Many years ago, Ken Blanchard got it right in The One Minute Manager.  He said, “catch people doing something right” and recognize them publicly.  Praise in public and re-direct in private.  No truer words have ever been spoken when it comes to building a healthy organizational culture.   Recognize and celebrate successes.  As Blanchard says, if you can’t catch people doing something right – then catch them doing something ‘partially right’ and recognize that.

5. Education

Immerse and engage in a culture of learning.  The more a company can integrate ongoing learning into the organizational ethos, the more likely that company is to stay nimble and prepared for change.  Educating the organization regarding the culture of the company is particularly important to fuel and maintain a great culture.  A great strategy keeps you in the game, however, a great culture helps you win.  Especially important are the traditions and mission of the company. These things need to be part of the ongoing education of all new and existing employees.

Culture is a critical key to organizational success. It is one of the most important things in a company and it applies to all levels, from the top of the organization all the way down.
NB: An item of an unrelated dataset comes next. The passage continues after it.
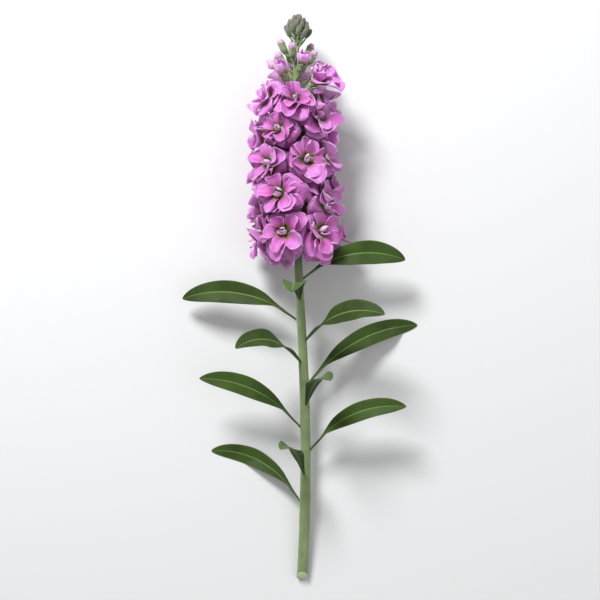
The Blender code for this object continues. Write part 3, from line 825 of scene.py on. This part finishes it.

The challenge with culture is that it is illusive.  The best and most scalable culture is one that is managed and maintained by the majority and not by a single policing body or by management alone.

Companies that dominate an industry for a long period of time do so because of a shared vision of organizational culture that is effectively implemented throughout the company.  That shared implementation of the vision is an important key to building a successful organizational culture.  If all the people in an organization row in the same direction in unison, that organization can dominate any industry, in any market, against any competition, at any time.

Implementing a strong organizational strategy can be difficult however, implementing a healthy organizational culture is rare and in my opinion when all is said and done; culture, eats strategy for breakfast any day.